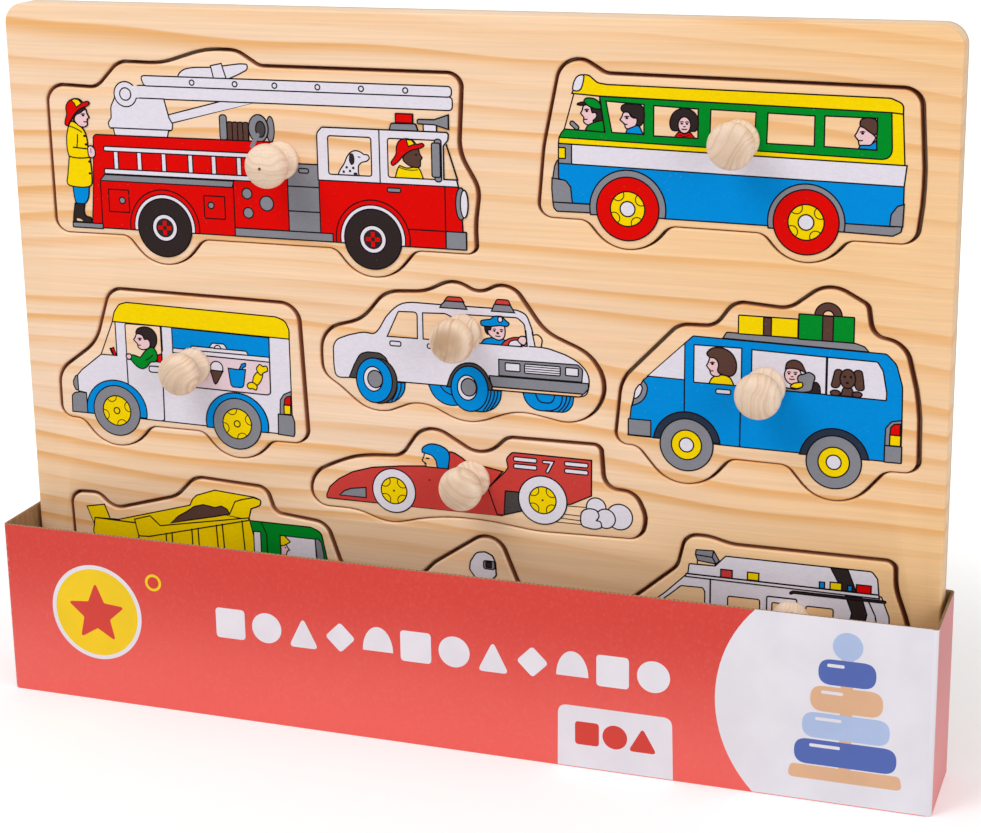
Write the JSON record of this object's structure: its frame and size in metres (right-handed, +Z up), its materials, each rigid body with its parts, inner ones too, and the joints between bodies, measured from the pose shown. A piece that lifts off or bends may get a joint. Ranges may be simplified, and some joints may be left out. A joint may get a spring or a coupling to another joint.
{
  "type": "wooden vehicle puzzle",
  "caption": "Upright wooden peg puzzle with printed lift-out vehicles, each on a turned knob, standing in an open printed carton sleeve.",
  "frame": {"origin": "on the ground, under the middle of the carton sleeve", "axes": "+X along the board to the right as seen from the front, +Y from the printed front to the back, +Z up"},
  "size_m": [0.3046, 0.0324, 0.2268],
  "materials": {
    "red_card": "printed",
    "pale_pine": "varnished",
    "birch_plywood": "sanded",
    "beech": "sanded",
    "screw_steel": "zinc plated",
    "fire_engine_print": "printed and varnished",
    "bus_print": "printed and varnished",
    "ice_cream_van_print": "printed and varnished",
    "police_car_print": "printed and varnished",
    "camper_van_print": "printed and varnished",
    "racing_car_print": "printed and varnished",
    "tipper_truck_print": "printed and varnished",
    "motorcycle_print": "printed and varnished",
    "motorhome_print": "printed and varnished"
  },
  "bodies": {
    "sleeve": {"carton_sleeve": "red_card"},
    "board": {"board_frame": "pale_pine", "board_backing": "birch_plywood"},
    "fire_engine": {"fire_engine": "fire_engine_print", "fire_engine_knob": "beech", "fire_engine_screw": "screw_steel"},
    "bus": {"bus": "bus_print", "bus_knob": "beech", "bus_screw": "screw_steel"},
    "ice_cream_van": {"ice_cream_van": "ice_cream_van_print", "ice_cream_van_knob": "beech", "ice_cream_van_screw": "screw_steel"},
    "police_car": {"police_car": "police_car_print", "police_car_knob": "beech", "police_car_screw": "screw_steel"},
    "camper_van": {"camper_van": "camper_van_print", "camper_van_knob": "beech", "camper_van_screw": "screw_steel"},
    "racing_car": {"racing_car": "racing_car_print", "racing_car_knob": "beech", "racing_car_screw": "screw_steel"},
    "tipper_truck": {"tipper_truck": "tipper_truck_print", "tipper_truck_knob": "beech", "tipper_truck_screw": "screw_steel"},
    "motorcycle": {"motorcycle": "motorcycle_print", "motorcycle_knob": "beech", "motorcycle_screw": "screw_steel"},
    "motorhome": {"motorhome": "motorhome_print", "motorhome_knob": "beech", "motorhome_screw": "screw_steel"}
  },
  "joints": [
    {"name": "board_lift", "type": "slide", "parent": "sleeve", "child": "board", "axis": [0, 0, 1], "range_m": [0, 0.07]},
    {"name": "fire_engine_lift_out", "type": "slide", "parent": "board", "child": "fire_engine", "axis": [0, -1, 0], "range_m": [0, 0.03]},
    {"name": "bus_lift_out", "type": "slide", "parent": "board", "child": "bus", "axis": [0, -1, 0], "range_m": [0, 0.03]},
    {"name": "ice_cream_van_lift_out", "type": "slide", "parent": "board", "child": "ice_cream_van", "axis": [0, -1, 0], "range_m": [0, 0.03]},
    {"name": "police_car_lift_out", "type": "slide", "parent": "board", "child": "police_car", "axis": [0, -1, 0], "range_m": [0, 0.03]},
    {"name": "camper_van_lift_out", "type": "slide", "parent": "board", "child": "camper_van", "axis": [0, -1, 0], "range_m": [0, 0.03]},
    {"name": "racing_car_lift_out", "type": "slide", "parent": "board", "child": "racing_car", "axis": [0, -1, 0], "range_m": [0, 0.03]},
    {"name": "tipper_truck_lift_out", "type": "slide", "parent": "board", "child": "tipper_truck", "axis": [0, -1, 0], "range_m": [0, 0.0016]},
    {"name": "motorcycle_lift_out", "type": "slide", "parent": "board", "child": "motorcycle", "axis": [0, -1, 0], "range_m": [0, 0.0016]},
    {"name": "motorhome_lift_out", "type": "slide", "parent": "board", "child": "motorhome", "axis": [0, -1, 0], "range_m": [0, 0.0016]}
  ]
}
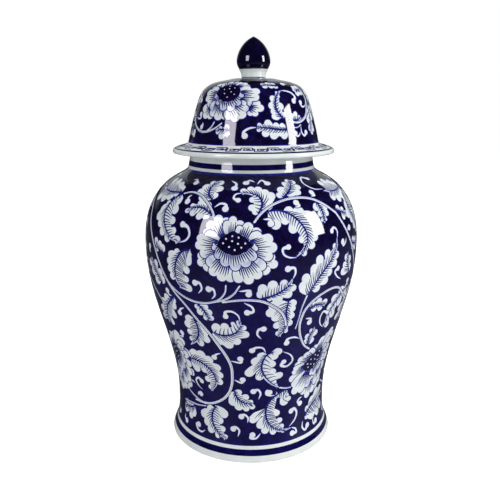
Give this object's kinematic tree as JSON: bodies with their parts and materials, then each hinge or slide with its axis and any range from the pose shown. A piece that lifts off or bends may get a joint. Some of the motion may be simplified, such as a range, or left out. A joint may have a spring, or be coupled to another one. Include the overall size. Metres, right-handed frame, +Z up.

● TASK DETAILS
All of the data needs to be reproduced exactly, with no line missing.

● EXERCISE SOLUTION
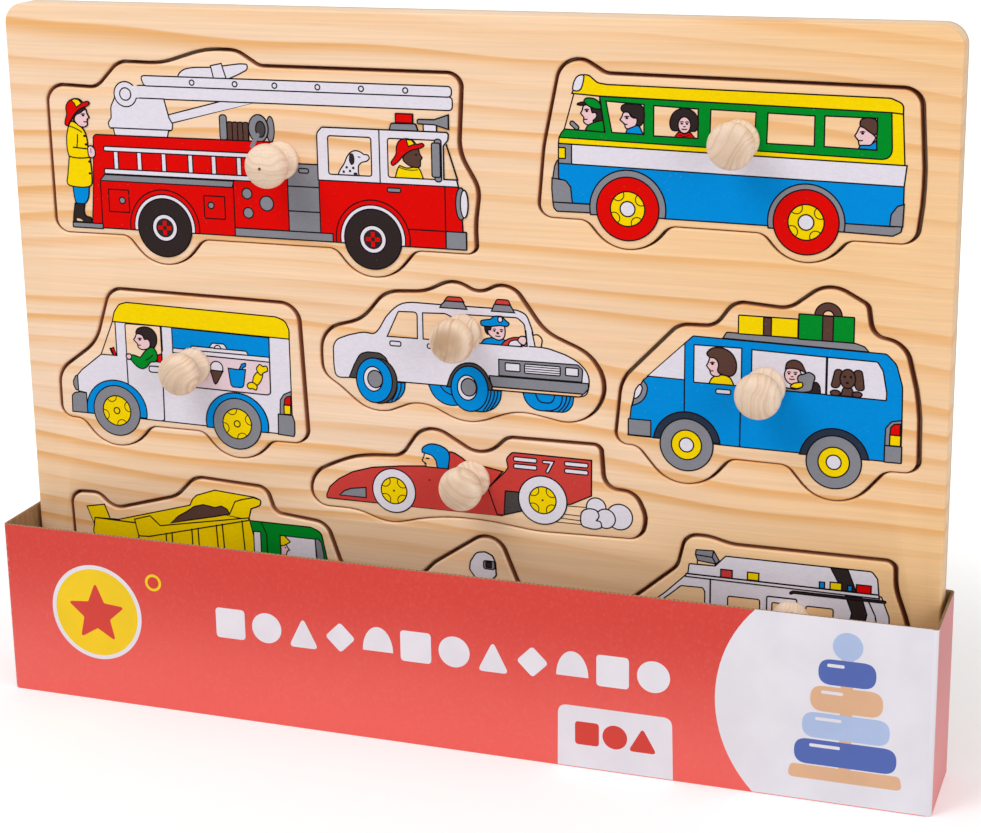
Write the JSON record of this object's structure: its frame and size in metres (right-handed, +Z up), its materials, each rigid body with its parts, inner ones too, and the joints between bodies, measured from the pose shown. A piece that lifts off or bends may get a joint. Ranges may be simplified, and some joints may be left out. A joint may get a spring or a coupling to another joint.
{
  "type": "wooden vehicle puzzle",
  "caption": "Upright wooden peg puzzle with printed lift-out vehicles, each on a turned knob, standing in an open printed carton sleeve.",
  "frame": {"origin": "on the ground, under the middle of the carton sleeve", "axes": "+X along the board to the right as seen from the front, +Y from the printed front to the back, +Z up"},
  "size_m": [0.3046, 0.0324, 0.2268],
  "materials": {
    "red_card": "printed",
    "pale_pine": "varnished",
    "birch_plywood": "sanded",
    "beech": "sanded",
    "screw_steel": "zinc plated",
    "fire_engine_print": "printed and varnished",
    "bus_print": "printed and varnished",
    "ice_cream_van_print": "printed and varnished",
    "police_car_print": "printed and varnished",
    "camper_van_print": "printed and varnished",
    "racing_car_print": "printed and varnished",
    "tipper_truck_print": "printed and varnished",
    "motorcycle_print": "printed and varnished",
    "motorhome_print": "printed and varnished"
  },
  "bodies": {
    "sleeve": {"carton_sleeve": "red_card"},
    "board": {"board_frame": "pale_pine", "board_backing": "birch_plywood"},
    "fire_engine": {"fire_engine": "fire_engine_print", "fire_engine_knob": "beech", "fire_engine_screw": "screw_steel"},
    "bus": {"bus": "bus_print", "bus_knob": "beech", "bus_screw": "screw_steel"},
    "ice_cream_van": {"ice_cream_van": "ice_cream_van_print", "ice_cream_van_knob": "beech", "ice_cream_van_screw": "screw_steel"},
    "police_car": {"police_car": "police_car_print", "police_car_knob": "beech", "police_car_screw": "screw_steel"},
    "camper_van": {"camper_van": "camper_van_print", "camper_van_knob": "beech", "camper_van_screw": "screw_steel"},
    "racing_car": {"racing_car": "racing_car_print", "racing_car_knob": "beech", "racing_car_screw": "screw_steel"},
    "tipper_truck": {"tipper_truck": "tipper_truck_print", "tipper_truck_knob": "beech", "tipper_truck_screw": "screw_steel"},
    "motorcycle": {"motorcycle": "motorcycle_print", "motorcycle_knob": "beech", "motorcycle_screw": "screw_steel"},
    "motorhome": {"motorhome": "motorhome_print", "motorhome_knob": "beech", "motorhome_screw": "screw_steel"}
  },
  "joints": [
    {"name": "board_lift", "type": "slide", "parent": "sleeve", "child": "board", "axis": [0, 0, 1], "range_m": [0, 0.07]},
    {"name": "fire_engine_lift_out", "type": "slide", "parent": "board", "child": "fire_engine", "axis": [0, -1, 0], "range_m": [0, 0.03]},
    {"name": "bus_lift_out", "type": "slide", "parent": "board", "child": "bus", "axis": [0, -1, 0], "range_m": [0, 0.03]},
    {"name": "ice_cream_van_lift_out", "type": "slide", "parent": "board", "child": "ice_cream_van", "axis": [0, -1, 0], "range_m": [0, 0.03]},
    {"name": "police_car_lift_out", "type": "slide", "parent": "board", "child": "police_car", "axis": [0, -1, 0], "range_m": [0, 0.03]},
    {"name": "camper_van_lift_out", "type": "slide", "parent": "board", "child": "camper_van", "axis": [0, -1, 0], "range_m": [0, 0.03]},
    {"name": "racing_car_lift_out", "type": "slide", "parent": "board", "child": "racing_car", "axis": [0, -1, 0], "range_m": [0, 0.03]},
    {"name": "tipper_truck_lift_out", "type": "slide", "parent": "board", "child": "tipper_truck", "axis": [0, -1, 0], "range_m": [0, 0.0016]},
    {"name": "motorcycle_lift_out", "type": "slide", "parent": "board", "child": "motorcycle", "axis": [0, -1, 0], "range_m": [0, 0.0016]},
    {"name": "motorhome_lift_out", "type": "slide", "parent": "board", "child": "motorhome", "axis": [0, -1, 0], "range_m": [0, 0.0016]}
  ]
}
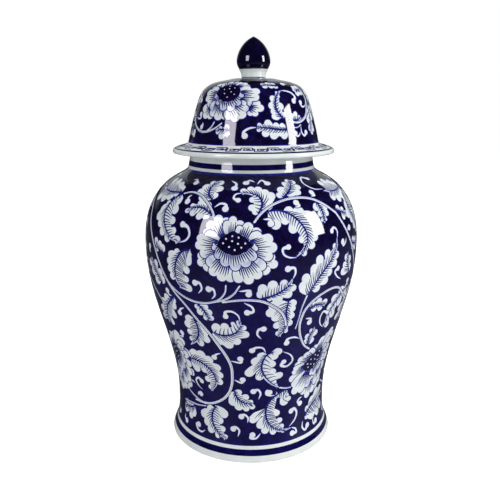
Give this object's kinematic tree as JSON: bodies with their parts and materials, then each hinge or slide with its axis and any range from the pose shown. A piece that lifts off or bends may get a joint. Some of the motion may be simplified, such as a range, or left out. A joint may have a spring, or be coupled to another one. Include the overall size. Metres, right-handed frame, +Z up.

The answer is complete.